A couple of weeks after we got together to play L.A. Noire, I asked dad to send me a few thoughts on what he'd seen. I expected a sentence or two, or maybe even one of his ludicrously dense text messages, often composed of a single sentence, fractured into complex inter-locking clauses. Instead, I got a neat little Word document titled 'Virtual Return to Los Angeles'. Here's what he wrote:
"Viewing L.A. Noire was an exciting and thoughtful experience. For a few hours I was able to re-explore the L.A. I knew in the late forties and early fifties with my son. The city was dark, but even with the period's dim street lighting and within the slightly truncated map of the city, we were able to find our way around. The prizes for me were the Richfield Building, Angels Flight (located where it belonged next to the 3rd Street tunnel - it has since been relocated one block south) and the wonderful cars of the era. I was able to remember exactly how to get around from both the towering City Hall and the slightly uncomfortable space of Pershing Square. This seemed a refreshingly thoughtful-almost intellectual-scenario that I would not have expected in something called a game.

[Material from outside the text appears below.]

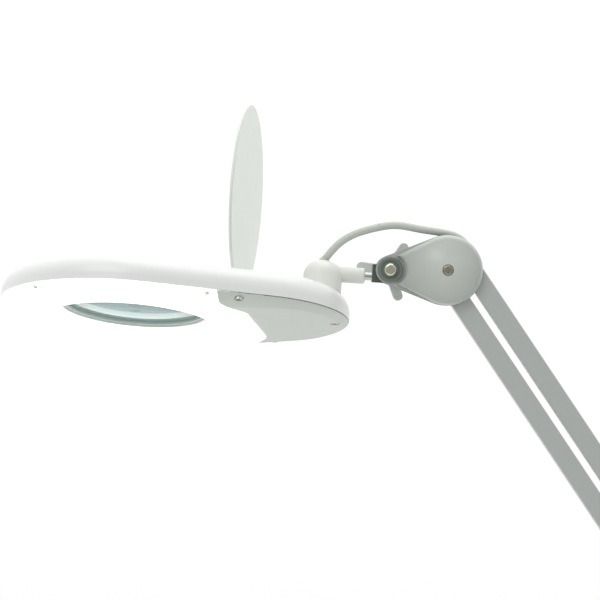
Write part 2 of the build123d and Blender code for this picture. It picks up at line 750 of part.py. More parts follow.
with BuildPart() as lens_cover:
    with BuildSketch(LID_FACE.offset(-1.0)):
        with Locations(LID_CENTRE):
            Circle(LID_R)
    extrude(amount=2.6)
    fillet(lens_cover.edges(), 0.9)
    with BuildSketch(LID_FACE.offset(-1.0)):
        with Locations(LID_CENTRE):
            Circle(LID_R - 3.5)
    extrude(amount=0.7, mode=Mode.SUBTRACT)
    # Tab and knuckle.
    with BuildSketch(LID_FACE.offset(-1.0)):
        with Locations((0, 3.5)):
            Rectangle(20.0, 7.0)
    extrude(amount=2.6)
    with BuildSketch(hinge_plane(10)):
        Circle(2.6)
    extrude(amount=20.0)
    with BuildSketch(hinge_plane(20)):
        Circle(1.5 + RUNNING)
    extrude(amount=40.0, mode=Mode.SUBTRACT)
    # Notches in the rim that clear the bracket's two lugs.
    for start in (14.4, -10.2):
        with BuildSketch(hinge_plane(start)):
            Circle(3.1)
        extrude(amount=4.2, mode=Mode.SUBTRACT)
save(lens_cover.part, "lens_cover")

with BuildPart() as cover_hinge_bracket:
    with BuildSketch(Plane(origin=hinge_foot - head_up * (LID_HINGE_Z - TOP_Z), x_dir=hinge_back, z_dir=head_up)):
        with Locations((1.5, 0)):
            Rectangle(13.0, 30.0)
    extrude(amount=0.7)
    for start in (14.0, -10.6):
        with BuildSketch(hinge_plane(start)):
            Circle(2.6)
            with Locations((0, (TOP_Z - LID_HINGE_Z) / 2)):
                Rectangle(5.2, LID_HINGE_Z - TOP_Z)
        extrude(amount=3.4)
    with BuildSketch(hinge_plane(20)):
        Circle(1.5)
    extrude(amount=40.0, mode=Mode.SUBTRACT)
save(cover_hinge_bracket.part, "cover_hinge_bracket")

with BuildPart() as cover_hinge_pin:
    with BuildSketch(hinge_plane(14.6)):
        Circle(1.5)
    extrude(amount=29.2)
save(cover_hinge_pin.part, "cover_hinge_pin")

# ---- switch on the top of the head ----
SWITCH_X = 128.0
with BuildPart() as switch_bezel:
    with BuildSketch(HEAD.offset(TOP_Z)):
        with Locations((SWITCH_X, 0)):
            RectangleRounded(22.0, 16.0, 2.0)
            Rectangle(16.4, 10.4, mode=Mode.SUBTRACT)
    extrude(amount=1.4)
    with BuildSketch(HEAD.offset(TOP_Z - 8.0)):
        with Locations((SWITCH_X, 0)):
            Rectangle(19.0, 13.0)
            Rectangle(16.4, 10.4, mode=Mode.SUBTRACT)
    extrude(amount=8.0)
    with BuildSketch(HEAD.offset(TOP_Z - 9.0)):
        with Locations((SWITCH_X, 0)):
            Rectangle(19.0, 13.0)
    extrude(amount=1.2)
save(switch_bezel.part, "switch_bezel")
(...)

"The accuracy with which the city structures and roadways are recreated is really astounding, and the details were almost perfect! Minor faults would not be evident to most who did not live in the city at that time. For sure this was a real as well as a virtual return for me to that complex and dark city at that time.
"To be able to experience it again with my son who was born 20 years after I first left the city was, I think, wonderful for us both."
Sincere apologies to everyone I've bored with stories of my grandfather over the years. I think I'm finally ready to move on.